Nana’s first home in exile was at Old Calabar, where he remained for two years. In April 1896, Nana addressed a petition to the Governor of the Lagos Colony, praying him to help secure his release from exile, including those of his men. His Lagos friend, Seidu Olowu, also sent a petition on his behalf for his release to the Governor of Lagos. However, in November 1896, Nana, with four attendants, was deported to the Gold Coast, where he was installed in Christianbourg Castle.

In 1897, the Aborigines’ Protection Society, through the Foreign Office, took up the question of the 1894 operations as well as the Akassa disturbances in the early part of 1895, mainly due to the efforts of the British authorities to force the natives to trade with Europeans under conditions prescribed by the latter.

However, in London in 1899, the Aborigines’ Protection Society complained to the Foreign Office about “the arbitrary treatment” meted to Chief Nana Olomu, the government’s failure to carry out thorough investigation into the charges levelled against him and appealed for him to be given liberty to conduct his commercial affairs freely even if, for political reasons, he could not be restored to his old position. A letter from Nana was also enclosed in which he complained that his maintenance was inadequate for him to support himself and five other persons.

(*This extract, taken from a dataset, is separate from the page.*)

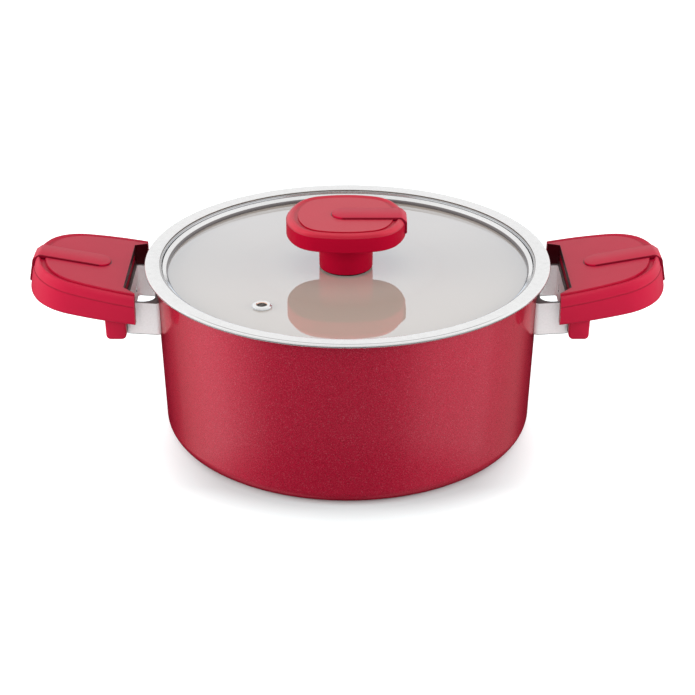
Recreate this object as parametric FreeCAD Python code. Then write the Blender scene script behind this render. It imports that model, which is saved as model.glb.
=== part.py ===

The then Prime Minister of Britain, the Marquis of Salisbury, promised to look into the conditions of the chief’s maintenance, but ruled out the possibility of his return to his homeland. A month later, the question of his treatment was raised in parliament and the government again stated it would be unsafe to allow him return.

However, in 1906, he was repatriated by the grace of King Edward VII. When he returned to his homeland, he built the town of Koko, which his sons called “New America,” but which he himself called “Marken.” Nana died in 1916.